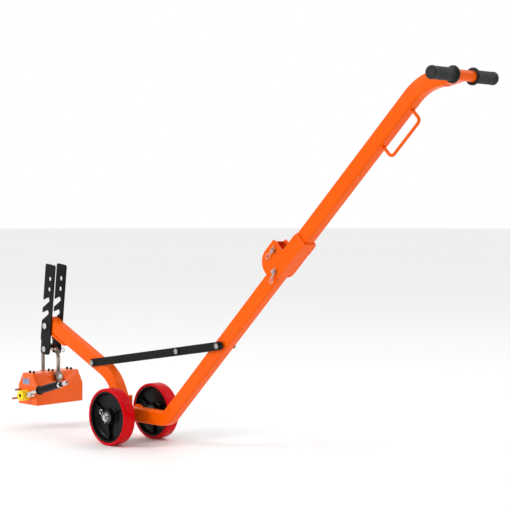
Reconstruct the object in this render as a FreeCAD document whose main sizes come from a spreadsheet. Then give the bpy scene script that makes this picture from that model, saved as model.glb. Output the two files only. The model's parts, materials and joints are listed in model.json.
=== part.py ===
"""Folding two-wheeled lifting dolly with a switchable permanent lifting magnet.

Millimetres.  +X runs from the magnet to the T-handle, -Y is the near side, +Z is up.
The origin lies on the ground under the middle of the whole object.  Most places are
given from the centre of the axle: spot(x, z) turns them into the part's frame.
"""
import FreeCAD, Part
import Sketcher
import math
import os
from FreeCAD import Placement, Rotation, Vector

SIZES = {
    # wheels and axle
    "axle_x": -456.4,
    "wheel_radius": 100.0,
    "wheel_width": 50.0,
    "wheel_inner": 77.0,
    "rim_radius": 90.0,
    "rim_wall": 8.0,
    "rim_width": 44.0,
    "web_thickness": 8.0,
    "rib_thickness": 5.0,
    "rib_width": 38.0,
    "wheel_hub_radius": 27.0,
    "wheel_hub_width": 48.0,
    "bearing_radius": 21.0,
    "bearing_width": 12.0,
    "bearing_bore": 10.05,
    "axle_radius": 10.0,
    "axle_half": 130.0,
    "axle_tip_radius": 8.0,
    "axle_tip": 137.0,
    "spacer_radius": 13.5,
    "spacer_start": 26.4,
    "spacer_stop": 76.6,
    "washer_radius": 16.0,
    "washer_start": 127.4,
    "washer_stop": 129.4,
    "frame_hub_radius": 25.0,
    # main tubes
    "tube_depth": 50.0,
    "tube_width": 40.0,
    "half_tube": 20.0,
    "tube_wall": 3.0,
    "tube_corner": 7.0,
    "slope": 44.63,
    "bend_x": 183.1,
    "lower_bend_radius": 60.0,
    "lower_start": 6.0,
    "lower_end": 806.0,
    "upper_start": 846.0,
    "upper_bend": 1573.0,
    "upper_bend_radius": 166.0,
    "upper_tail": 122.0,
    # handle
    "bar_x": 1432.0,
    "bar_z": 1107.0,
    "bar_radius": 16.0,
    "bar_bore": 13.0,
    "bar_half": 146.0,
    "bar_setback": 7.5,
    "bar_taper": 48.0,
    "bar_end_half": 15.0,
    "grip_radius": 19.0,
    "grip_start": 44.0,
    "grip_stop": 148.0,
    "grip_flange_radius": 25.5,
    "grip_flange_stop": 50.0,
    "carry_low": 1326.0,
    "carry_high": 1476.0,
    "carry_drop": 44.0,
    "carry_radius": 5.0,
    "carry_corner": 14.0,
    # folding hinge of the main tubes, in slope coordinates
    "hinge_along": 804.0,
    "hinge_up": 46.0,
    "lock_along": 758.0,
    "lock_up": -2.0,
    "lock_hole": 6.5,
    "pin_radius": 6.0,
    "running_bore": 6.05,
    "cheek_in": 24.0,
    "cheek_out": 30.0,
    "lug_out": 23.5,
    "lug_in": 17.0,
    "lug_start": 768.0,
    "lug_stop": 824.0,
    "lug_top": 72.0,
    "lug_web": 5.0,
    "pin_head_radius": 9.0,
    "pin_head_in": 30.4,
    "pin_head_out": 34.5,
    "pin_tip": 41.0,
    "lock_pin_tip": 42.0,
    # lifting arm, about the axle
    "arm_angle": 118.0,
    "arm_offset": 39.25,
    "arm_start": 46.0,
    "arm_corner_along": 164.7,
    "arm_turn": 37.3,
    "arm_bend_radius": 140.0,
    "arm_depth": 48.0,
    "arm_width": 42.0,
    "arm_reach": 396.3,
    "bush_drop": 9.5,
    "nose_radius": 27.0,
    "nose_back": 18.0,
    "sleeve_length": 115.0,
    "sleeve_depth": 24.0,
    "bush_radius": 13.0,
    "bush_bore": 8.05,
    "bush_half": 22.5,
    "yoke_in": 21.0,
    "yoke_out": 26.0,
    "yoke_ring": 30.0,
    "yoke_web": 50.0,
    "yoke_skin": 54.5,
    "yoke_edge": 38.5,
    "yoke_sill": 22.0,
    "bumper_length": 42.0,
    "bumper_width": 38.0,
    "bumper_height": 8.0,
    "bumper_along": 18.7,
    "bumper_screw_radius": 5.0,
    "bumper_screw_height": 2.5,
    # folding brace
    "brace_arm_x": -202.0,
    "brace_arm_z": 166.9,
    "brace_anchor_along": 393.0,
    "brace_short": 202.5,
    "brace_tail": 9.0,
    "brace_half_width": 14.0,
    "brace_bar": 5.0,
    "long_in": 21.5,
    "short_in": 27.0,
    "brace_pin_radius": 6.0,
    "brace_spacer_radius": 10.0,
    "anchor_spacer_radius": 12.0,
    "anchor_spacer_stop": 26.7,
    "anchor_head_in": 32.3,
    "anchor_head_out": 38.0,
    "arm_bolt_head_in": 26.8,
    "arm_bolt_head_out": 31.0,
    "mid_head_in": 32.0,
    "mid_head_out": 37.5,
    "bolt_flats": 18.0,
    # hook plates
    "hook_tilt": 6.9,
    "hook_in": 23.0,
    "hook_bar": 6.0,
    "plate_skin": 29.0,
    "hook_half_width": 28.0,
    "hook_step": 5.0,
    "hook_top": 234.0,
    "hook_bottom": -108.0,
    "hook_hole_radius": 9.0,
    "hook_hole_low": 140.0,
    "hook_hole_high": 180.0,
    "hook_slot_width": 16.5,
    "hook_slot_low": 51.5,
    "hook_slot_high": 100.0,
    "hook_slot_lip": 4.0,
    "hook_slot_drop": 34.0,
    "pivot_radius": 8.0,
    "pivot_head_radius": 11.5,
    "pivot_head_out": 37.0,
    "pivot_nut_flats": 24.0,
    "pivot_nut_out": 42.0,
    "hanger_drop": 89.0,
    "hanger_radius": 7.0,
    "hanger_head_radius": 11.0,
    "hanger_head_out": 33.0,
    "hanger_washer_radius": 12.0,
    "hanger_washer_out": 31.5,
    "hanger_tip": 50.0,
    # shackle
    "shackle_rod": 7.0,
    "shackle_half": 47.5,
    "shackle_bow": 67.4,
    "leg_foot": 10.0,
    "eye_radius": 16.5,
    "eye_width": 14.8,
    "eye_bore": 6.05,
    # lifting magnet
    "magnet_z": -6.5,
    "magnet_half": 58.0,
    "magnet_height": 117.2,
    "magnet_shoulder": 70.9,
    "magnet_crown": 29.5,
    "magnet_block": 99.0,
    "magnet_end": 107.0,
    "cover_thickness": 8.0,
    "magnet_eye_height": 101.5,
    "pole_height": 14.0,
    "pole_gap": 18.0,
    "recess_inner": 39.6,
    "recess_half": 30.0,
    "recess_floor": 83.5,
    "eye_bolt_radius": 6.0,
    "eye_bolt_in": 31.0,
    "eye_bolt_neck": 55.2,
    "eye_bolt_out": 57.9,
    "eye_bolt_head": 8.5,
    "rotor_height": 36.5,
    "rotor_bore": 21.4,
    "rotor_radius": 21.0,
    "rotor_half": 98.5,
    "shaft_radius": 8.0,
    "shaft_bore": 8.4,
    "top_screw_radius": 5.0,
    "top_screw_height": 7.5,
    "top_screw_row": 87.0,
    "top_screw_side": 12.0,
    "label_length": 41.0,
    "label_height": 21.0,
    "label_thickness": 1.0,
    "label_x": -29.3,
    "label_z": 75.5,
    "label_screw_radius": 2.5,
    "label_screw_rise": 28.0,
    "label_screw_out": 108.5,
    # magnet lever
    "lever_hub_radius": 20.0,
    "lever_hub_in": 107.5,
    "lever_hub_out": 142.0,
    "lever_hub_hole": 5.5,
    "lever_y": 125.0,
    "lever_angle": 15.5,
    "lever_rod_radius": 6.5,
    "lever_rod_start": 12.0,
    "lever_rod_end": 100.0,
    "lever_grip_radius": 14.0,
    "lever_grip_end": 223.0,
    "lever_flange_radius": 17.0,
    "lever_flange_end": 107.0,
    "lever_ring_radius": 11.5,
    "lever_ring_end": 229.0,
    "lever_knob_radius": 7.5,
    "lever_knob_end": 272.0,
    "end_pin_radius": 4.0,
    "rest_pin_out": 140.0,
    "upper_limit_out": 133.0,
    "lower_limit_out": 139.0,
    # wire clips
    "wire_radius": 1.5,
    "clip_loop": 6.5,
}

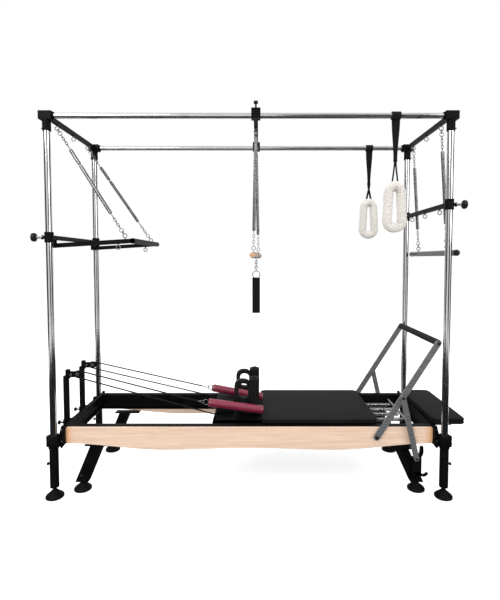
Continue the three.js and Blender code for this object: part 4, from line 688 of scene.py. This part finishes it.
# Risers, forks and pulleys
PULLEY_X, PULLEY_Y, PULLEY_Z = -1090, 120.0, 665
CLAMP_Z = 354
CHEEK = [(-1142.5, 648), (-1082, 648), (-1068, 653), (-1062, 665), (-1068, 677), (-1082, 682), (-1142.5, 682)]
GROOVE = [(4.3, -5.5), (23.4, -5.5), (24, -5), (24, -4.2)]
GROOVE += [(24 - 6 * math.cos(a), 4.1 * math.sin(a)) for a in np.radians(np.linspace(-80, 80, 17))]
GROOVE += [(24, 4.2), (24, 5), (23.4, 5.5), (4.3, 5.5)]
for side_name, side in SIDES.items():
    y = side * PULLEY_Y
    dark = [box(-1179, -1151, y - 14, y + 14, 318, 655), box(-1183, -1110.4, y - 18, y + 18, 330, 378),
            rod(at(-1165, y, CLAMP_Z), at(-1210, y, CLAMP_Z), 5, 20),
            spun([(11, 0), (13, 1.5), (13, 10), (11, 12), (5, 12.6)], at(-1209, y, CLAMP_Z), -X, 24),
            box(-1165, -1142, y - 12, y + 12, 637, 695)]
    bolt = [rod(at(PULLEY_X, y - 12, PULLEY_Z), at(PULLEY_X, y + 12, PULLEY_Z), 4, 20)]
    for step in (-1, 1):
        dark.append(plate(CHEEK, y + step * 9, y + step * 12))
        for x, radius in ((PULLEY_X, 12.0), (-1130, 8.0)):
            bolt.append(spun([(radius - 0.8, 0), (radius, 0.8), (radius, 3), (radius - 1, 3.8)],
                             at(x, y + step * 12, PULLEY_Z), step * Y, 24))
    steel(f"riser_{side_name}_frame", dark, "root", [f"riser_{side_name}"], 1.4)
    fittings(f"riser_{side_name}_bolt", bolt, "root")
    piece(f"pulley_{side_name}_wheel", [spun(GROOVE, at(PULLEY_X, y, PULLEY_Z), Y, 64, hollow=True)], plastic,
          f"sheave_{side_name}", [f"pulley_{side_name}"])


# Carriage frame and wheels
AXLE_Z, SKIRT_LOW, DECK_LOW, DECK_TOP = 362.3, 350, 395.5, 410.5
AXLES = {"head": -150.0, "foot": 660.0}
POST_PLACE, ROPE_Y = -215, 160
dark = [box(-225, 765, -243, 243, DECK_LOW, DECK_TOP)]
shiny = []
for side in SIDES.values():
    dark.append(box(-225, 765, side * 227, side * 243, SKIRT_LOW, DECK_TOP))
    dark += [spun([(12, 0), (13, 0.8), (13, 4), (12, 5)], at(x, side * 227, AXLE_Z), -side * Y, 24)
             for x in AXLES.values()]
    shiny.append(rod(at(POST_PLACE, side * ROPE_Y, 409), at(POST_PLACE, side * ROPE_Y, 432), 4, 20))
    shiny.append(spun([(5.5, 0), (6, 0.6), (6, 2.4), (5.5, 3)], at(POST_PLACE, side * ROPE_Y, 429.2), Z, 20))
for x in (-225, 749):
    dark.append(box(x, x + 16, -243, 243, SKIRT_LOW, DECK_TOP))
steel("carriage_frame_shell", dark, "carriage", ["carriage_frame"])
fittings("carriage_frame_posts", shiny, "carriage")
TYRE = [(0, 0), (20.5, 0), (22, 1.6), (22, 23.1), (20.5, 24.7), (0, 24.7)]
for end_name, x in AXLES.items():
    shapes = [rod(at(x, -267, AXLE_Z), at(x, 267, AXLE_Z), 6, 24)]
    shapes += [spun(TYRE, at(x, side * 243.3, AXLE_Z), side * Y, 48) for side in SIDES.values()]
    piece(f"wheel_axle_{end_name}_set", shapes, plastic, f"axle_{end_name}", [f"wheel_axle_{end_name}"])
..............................
* [TASK OBJECTIVE]
Print exactly the lines from the beginning of the entries through the line with "permanent lifting magnet.". Output nothing more.

* [WORKED SOLUTION]
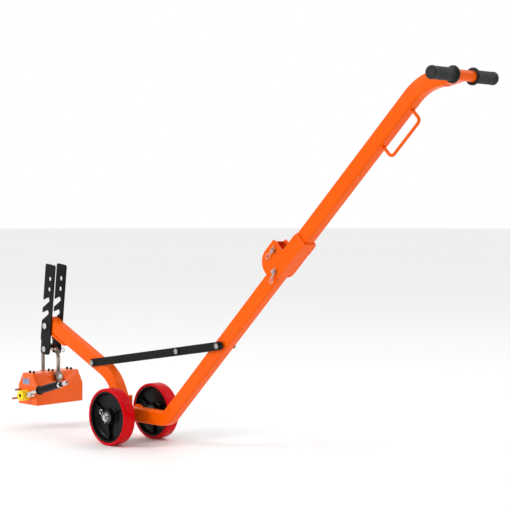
Reconstruct the object in this render as a FreeCAD document whose main sizes come from a spreadsheet. Then give the bpy scene script that makes this picture from that model, saved as model.glb. Output the two files only. The model's parts, materials and joints are listed in model.json.
=== part.py ===
"""Folding two-wheeled lifting dolly with a switchable permanent lifting magnet.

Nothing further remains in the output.